▶ **CAD and scene scripts**

◇ ◇ ◇ ◇ ◇ ◇ ◇

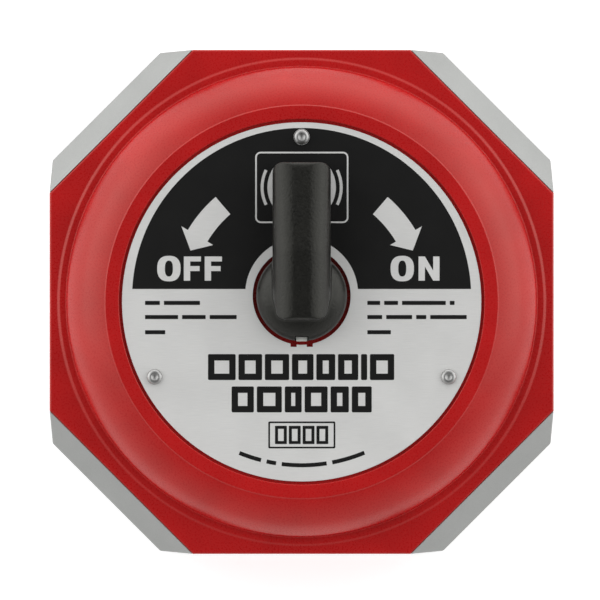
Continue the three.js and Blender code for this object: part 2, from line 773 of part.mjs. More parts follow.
piece(rotor, "rotor_carrier", carrier(), rotorAluminium);
piece(rotor, "upper_magnet", upperMagnet(), nickelMagnet);
[-1, 1].forEach((side, i) => {
  const pin = piece(rotor, `drive_dowel_${i + 1}`, dowel(2 * dowelDepth), brightSteel);
  pin.position.set(0, side * dowelCircle, upperMagnetTop + seatGap / 2 - dowelDepth);
});
const stopPinLength = dowelDepth + roofLevel - carrierTop + stopPinRise;
const stopPin = piece(rotor, "stop_pin", dowel(stopPinLength), brightSteel);
stopPin.position.set(0, stopCircle, carrierTop - dowelDepth);
piece(rotor, "spindle", spindle(), spindleSteel);
spindleScrewAngles().forEach((degrees, i) => {
  const [x, y] = onCircle(spindleScrewCircle, degrees);
  const level = carrierTop - seatGap;
  piece(rotor, `spindle_screw_${i + 1}`, spindleScrew(), blackSteel).position.set(x, y, level);
});
const washer = ring(bushRadius + bushFlangeWidth, spindleRadius + slipGap, 0, washerThickness);
piece(rotor, "thrust_washer", washer, bronze).position.set(0, 0, carrierTop + seatGap);

piece(rotor, "lever", lever(), blackPlastic);
const leverPin = rodX(leverPinRadius, leverWidth - 2 * slipGap, plateTop + leverPinAbove);
piece(rotor, "lever_pin", leverPin, brightSteel);
piece(rotor, "index_mark", indexMark(), whiteInlay);

export default holder;
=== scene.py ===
import math

import bmesh
import bpy
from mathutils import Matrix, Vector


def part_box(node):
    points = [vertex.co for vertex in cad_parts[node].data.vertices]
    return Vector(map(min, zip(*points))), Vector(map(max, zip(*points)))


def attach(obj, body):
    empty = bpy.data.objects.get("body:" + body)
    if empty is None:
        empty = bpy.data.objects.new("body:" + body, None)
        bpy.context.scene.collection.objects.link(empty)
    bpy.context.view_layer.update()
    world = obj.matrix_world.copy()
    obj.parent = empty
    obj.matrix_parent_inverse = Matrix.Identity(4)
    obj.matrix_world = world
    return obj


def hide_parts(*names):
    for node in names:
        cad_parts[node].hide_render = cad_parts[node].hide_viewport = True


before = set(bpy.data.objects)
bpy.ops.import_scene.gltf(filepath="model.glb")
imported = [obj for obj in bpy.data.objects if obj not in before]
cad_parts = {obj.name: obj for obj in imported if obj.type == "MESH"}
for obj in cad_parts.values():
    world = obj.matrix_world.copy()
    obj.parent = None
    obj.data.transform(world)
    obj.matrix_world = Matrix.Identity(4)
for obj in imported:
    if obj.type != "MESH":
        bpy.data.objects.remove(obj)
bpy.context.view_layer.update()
low = {node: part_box(node)[0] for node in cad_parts}
high = {node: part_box(node)[1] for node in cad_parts}
mm = 0.001
quarter = math.pi / 2
corners = {"ne": 45, "nw": 135, "sw": 225, "se": 315}

# levels and places that several pieces share
flangeTop = high["pole_shoe_ne"].z
bezelTop = high["housing"].z
plateTop = high["label_plate"].z
baseTop = high["base_plate"].z
halfFlat = high["housing"].x
axisY = (low["lever_pin"].y + high["lever_pin"].y) / 2  # the switch turns round x = 0, y = axisY


# modelling: each helper works on the active object

def only(piece):
    bpy.ops.object.select_all(action="DESELECT")
    piece.select_set(True)
    bpy.context.view_layer.objects.active = piece
    return piece


def placed(name):
    piece = bpy.context.object
    piece.name = name
    bpy.ops.object.transform_apply(location=True, rotation=True, scale=True)
    return piece


def addBlock(name, lowCorner, highCorner):
    bpy.ops.object.select_all(action="DESELECT")
    middle = [(a + b) / 2 for a, b in zip(lowCorner, highCorner)]
    size = [b - a for a, b in zip(lowCorner, highCorner)]
    bpy.ops.mesh.primitive_cube_add(size=1, location=middle, scale=size)
    return placed(name)


def addRod(name, radius, bottom, top, x=0, y=0, sides=96, along="Z"):
    bpy.ops.object.select_all(action="DESELECT")
    length, middle = top - bottom, (bottom + top) / 2
    place = {"X": (middle, x, y), "Y": (x, middle, y), "Z": (x, y, middle)}[along]
    turn = {"X": (0, quarter, 0), "Y": (quarter, 0, 0), "Z": (0, 0, 0)}[along]
    bpy.ops.mesh.primitive_cylinder_add(
        vertices=sides, radius=radius, depth=length, location=place, rotation=turn)
    return placed(name)


def addTurned(name, rings, x=0, y=0, sides=96):
    # a disc whose upper cap is extruded and scaled from ring to ring; a last radius of 0 closes on the axis
    bpy.ops.object.select_all(action="DESELECT")
    radius, level = rings[0]
    bpy.ops.mesh.primitive_circle_add(
        vertices=sides, radius=radius, fill_type="NGON", location=(x, y, level))
    piece = placed(name)
    bpy.ops.object.mode_set(mode="EDIT")
    bpy.ops.mesh.select_all(action="SELECT")
    for nextRadius, nextLevel in rings[1:]:
        bpy.ops.mesh.extrude_region_move(TRANSFORM_OT_translate={"value": (0, 0, nextLevel - level)})
        if nextRadius == 0:
            bpy.ops.mesh.merge(type="CENTER")
            break
        grow = nextRadius / radius
        bpy.ops.transform.resize(value=(grow, grow, 1), center_override=(x, y, nextLevel))
        radius, level = nextRadius, nextLevel
    facesOut()
    bpy.ops.object.mode_set(mode="OBJECT")
    return piece


def facesOut():
    bpy.ops.mesh.select_all(action="SELECT")
    bpy.ops.mesh.remove_doubles(threshold=0.002 * mm)
    bpy.ops.mesh.normals_make_consistent(inside=False)


def arcRings(middleRadius, middleLevel, radius, start, end, steps=8):
    angles = [math.radians(start + (end - start) * i / steps) for i in range(steps + 1)]
    return [(middleRadius + radius * math.cos(a), middleLevel + radius * math.sin(a)) for a in angles]


def pickEdges(test):
    # in edit mode: selects the edges whose two ends pass the test
    bpy.ops.mesh.select_mode(type="EDGE")
    bpy.ops.mesh.select_all(action="DESELECT")
    mesh = bmesh.from_edit_mesh(bpy.context.object.data)
    for edge in mesh.edges:
        edge.select_set(test(edge.verts[0].co, edge.verts[1].co))
    bmesh.update_edit_mesh(bpy.context.object.data)


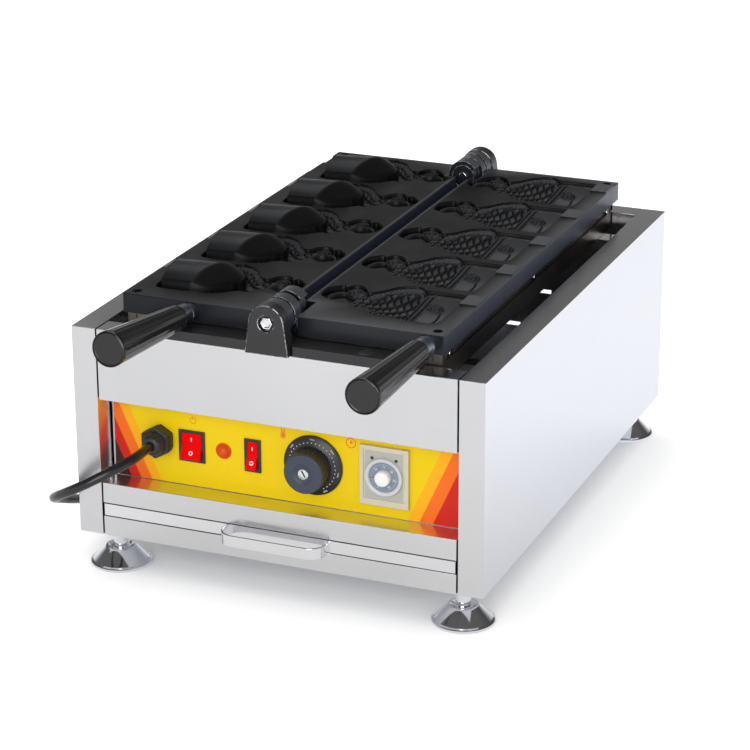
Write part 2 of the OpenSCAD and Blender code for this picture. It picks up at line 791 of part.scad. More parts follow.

◇ ◇ ◇ ◇ ◇ ◇ ◇

▶ **Problem to work on**
Copy all the lines, exactly.

▶ **Response to this exercise**
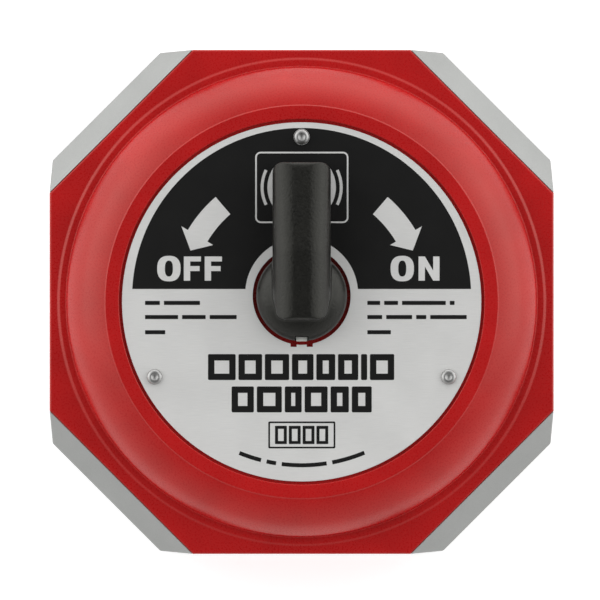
Continue the three.js and Blender code for this object: part 2, from line 773 of part.mjs. More parts follow.
piece(rotor, "rotor_carrier", carrier(), rotorAluminium);
piece(rotor, "upper_magnet", upperMagnet(), nickelMagnet);
[-1, 1].forEach((side, i) => {
  const pin = piece(rotor, `drive_dowel_${i + 1}`, dowel(2 * dowelDepth), brightSteel);
  pin.position.set(0, side * dowelCircle, upperMagnetTop + seatGap / 2 - dowelDepth);
});
const stopPinLength = dowelDepth + roofLevel - carrierTop + stopPinRise;
const stopPin = piece(rotor, "stop_pin", dowel(stopPinLength), brightSteel);
stopPin.position.set(0, stopCircle, carrierTop - dowelDepth);
piece(rotor, "spindle", spindle(), spindleSteel);
spindleScrewAngles().forEach((degrees, i) => {
  const [x, y] = onCircle(spindleScrewCircle, degrees);
  const level = carrierTop - seatGap;
  piece(rotor, `spindle_screw_${i + 1}`, spindleScrew(), blackSteel).position.set(x, y, level);
});
const washer = ring(bushRadius + bushFlangeWidth, spindleRadius + slipGap, 0, washerThickness);
piece(rotor, "thrust_washer", washer, bronze).position.set(0, 0, carrierTop + seatGap);

piece(rotor, "lever", lever(), blackPlastic);
const leverPin = rodX(leverPinRadius, leverWidth - 2 * slipGap, plateTop + leverPinAbove);
piece(rotor, "lever_pin", leverPin, brightSteel);
piece(rotor, "index_mark", indexMark(), whiteInlay);

export default holder;
=== scene.py ===
import math

import bmesh
import bpy
from mathutils import Matrix, Vector


def part_box(node):
    points = [vertex.co for vertex in cad_parts[node].data.vertices]
    return Vector(map(min, zip(*points))), Vector(map(max, zip(*points)))


def attach(obj, body):
    empty = bpy.data.objects.get("body:" + body)
    if empty is None:
        empty = bpy.data.objects.new("body:" + body, None)
        bpy.context.scene.collection.objects.link(empty)
    bpy.context.view_layer.update()
    world = obj.matrix_world.copy()
    obj.parent = empty
    obj.matrix_parent_inverse = Matrix.Identity(4)
    obj.matrix_world = world
    return obj


def hide_parts(*names):
    for node in names:
        cad_parts[node].hide_render = cad_parts[node].hide_viewport = True


before = set(bpy.data.objects)
bpy.ops.import_scene.gltf(filepath="model.glb")
imported = [obj for obj in bpy.data.objects if obj not in before]
cad_parts = {obj.name: obj for obj in imported if obj.type == "MESH"}
for obj in cad_parts.values():
    world = obj.matrix_world.copy()
    obj.parent = None
    obj.data.transform(world)
    obj.matrix_world = Matrix.Identity(4)
for obj in imported:
    if obj.type != "MESH":
        bpy.data.objects.remove(obj)
bpy.context.view_layer.update()
low = {node: part_box(node)[0] for node in cad_parts}
high = {node: part_box(node)[1] for node in cad_parts}
mm = 0.001
quarter = math.pi / 2
corners = {"ne": 45, "nw": 135, "sw": 225, "se": 315}

# levels and places that several pieces share
flangeTop = high["pole_shoe_ne"].z
bezelTop = high["housing"].z
plateTop = high["label_plate"].z
baseTop = high["base_plate"].z
halfFlat = high["housing"].x
axisY = (low["lever_pin"].y + high["lever_pin"].y) / 2  # the switch turns round x = 0, y = axisY


# modelling: each helper works on the active object

def only(piece):
    bpy.ops.object.select_all(action="DESELECT")
    piece.select_set(True)
    bpy.context.view_layer.objects.active = piece
    return piece


def placed(name):
    piece = bpy.context.object
    piece.name = name
    bpy.ops.object.transform_apply(location=True, rotation=True, scale=True)
    return piece


def addBlock(name, lowCorner, highCorner):
    bpy.ops.object.select_all(action="DESELECT")
    middle = [(a + b) / 2 for a, b in zip(lowCorner, highCorner)]
    size = [b - a for a, b in zip(lowCorner, highCorner)]
    bpy.ops.mesh.primitive_cube_add(size=1, location=middle, scale=size)
    return placed(name)


def addRod(name, radius, bottom, top, x=0, y=0, sides=96, along="Z"):
    bpy.ops.object.select_all(action="DESELECT")
    length, middle = top - bottom, (bottom + top) / 2
    place = {"X": (middle, x, y), "Y": (x, middle, y), "Z": (x, y, middle)}[along]
    turn = {"X": (0, quarter, 0), "Y": (quarter, 0, 0), "Z": (0, 0, 0)}[along]
    bpy.ops.mesh.primitive_cylinder_add(
        vertices=sides, radius=radius, depth=length, location=place, rotation=turn)
    return placed(name)


def addTurned(name, rings, x=0, y=0, sides=96):
    # a disc whose upper cap is extruded and scaled from ring to ring; a last radius of 0 closes on the axis
    bpy.ops.object.select_all(action="DESELECT")
    radius, level = rings[0]
    bpy.ops.mesh.primitive_circle_add(
        vertices=sides, radius=radius, fill_type="NGON", location=(x, y, level))
    piece = placed(name)
    bpy.ops.object.mode_set(mode="EDIT")
    bpy.ops.mesh.select_all(action="SELECT")
    for nextRadius, nextLevel in rings[1:]:
        bpy.ops.mesh.extrude_region_move(TRANSFORM_OT_translate={"value": (0, 0, nextLevel - level)})
        if nextRadius == 0:
            bpy.ops.mesh.merge(type="CENTER")
            break
        grow = nextRadius / radius
        bpy.ops.transform.resize(value=(grow, grow, 1), center_override=(x, y, nextLevel))
        radius, level = nextRadius, nextLevel
    facesOut()
    bpy.ops.object.mode_set(mode="OBJECT")
    return piece


def facesOut():
    bpy.ops.mesh.select_all(action="SELECT")
    bpy.ops.mesh.remove_doubles(threshold=0.002 * mm)
    bpy.ops.mesh.normals_make_consistent(inside=False)


def arcRings(middleRadius, middleLevel, radius, start, end, steps=8):
    angles = [math.radians(start + (end - start) * i / steps) for i in range(steps + 1)]
    return [(middleRadius + radius * math.cos(a), middleLevel + radius * math.sin(a)) for a in angles]


def pickEdges(test):
    # in edit mode: selects the edges whose two ends pass the test
    bpy.ops.mesh.select_mode(type="EDGE")
    bpy.ops.mesh.select_all(action="DESELECT")
    mesh = bmesh.from_edit_mesh(bpy.context.object.data)
    for edge in mesh.edges:
        edge.select_set(test(edge.verts[0].co, edge.verts[1].co))
    bmesh.update_edit_mesh(bpy.context.object.data)


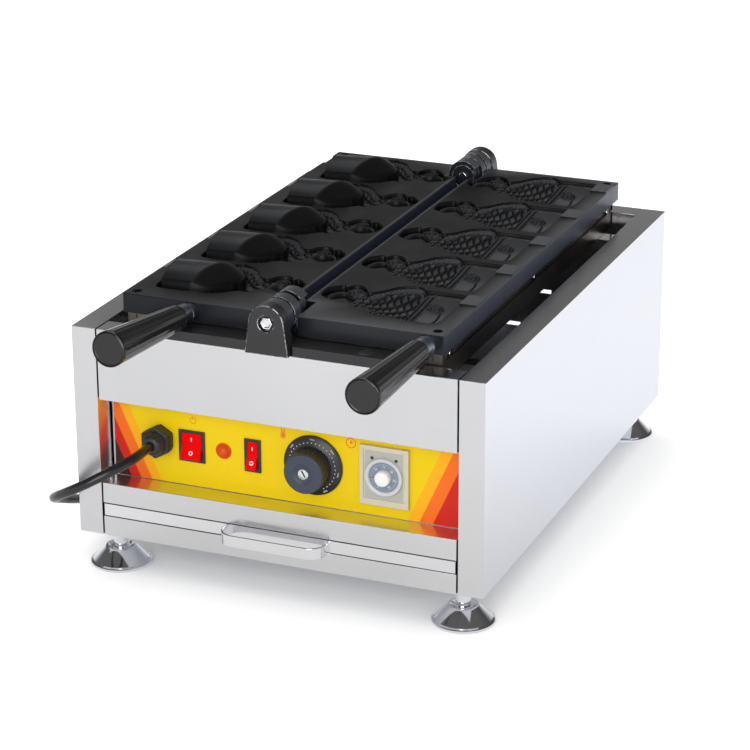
Write part 2 of the OpenSCAD and Blender code for this picture. It picks up at line 791 of part.scad. More parts follow.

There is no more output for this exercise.